Najwięcej pieniędzy wyłożył Naspers, który chce pomóc Polakom w ekspansji na rynek amerykański.
W ogłoszonej dziś inwestycji uczestniczyli również: Manta Ray (fundusz VC Sebastiana Kulczyka) i Runa Capital. Inwestorzy wyłożyli wspólnie 30 mln dol. W sumie, razem z wcześniejszymi inwestycjami, daje to sumę 68 mln dol., co stawia Brainly w czołówce polskich startupów, które wspierają fundusze VC.
Pieniądze na rozwój user experience oraz dalsze ulepszanie treści na platformie.
Kierowany przez Michała Borkowskiego startup ma skupić się na doświadczeniu użytkownika i poprawie jakości treści edukacyjnych. To w końcu jego największa zaleta.
Brainly, które u nas lepiej znane jest pod nazwą Zadane, przedstawia siebie jako największą na świecie edukacyjną społeczność do wzajemnej nauki. Wzajemna edukacja oznacza w tym przypadku, że jedna grupa użytkowników zadaje pytania, a druga na nie odpowiada.
Pytania dotyczą różnych dziedzin, ale najczęściej związane są pracami domowymi, które młodzież szkolna rozwiązuje przy użyciu internetu. Mamy więc matematykę, historię, nauki ścisłe i nauki społeczne.
Brainly to crowdlearning.
Łączy edukację online, media społecznościowe i rozwiązania sztucznej inteligencji. To trio przyciąga do serwisu coraz więcej użytkowników. Tylko w ciągu ostatniego roku liczba odwiedzających wzrosła za 100 na 150 mln. Pieniądze mają pomóc Brainly w przekroczeniu kolejnych kamieni milowych, także na rynku amerykańskim.

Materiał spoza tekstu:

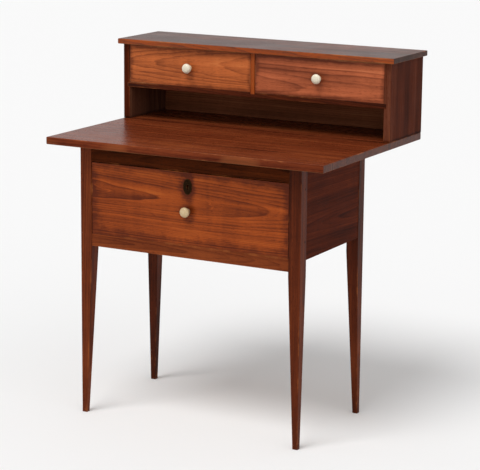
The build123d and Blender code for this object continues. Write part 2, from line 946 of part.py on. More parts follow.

Na świecie jest ponad miliard uczniów, naszym celem jest dotarcie z Brainly do możliwie każdego z nich. Chcemy inspirować ich do wspólnego uczenia się, dając im niezbędne zasoby i narzędzia. Pozyskane finansowanie na pewno nam w tym pomoże
- Michał Borkowski, CEO i Co-Founder Brainly
Brainly działa obecnie w modelu freemium. To znaczy, że część swoich zasobów rozdaje za darmo, ale z reklamami. Do tego serwis oferuje również opcję pozbawioną reklam, ale płatną.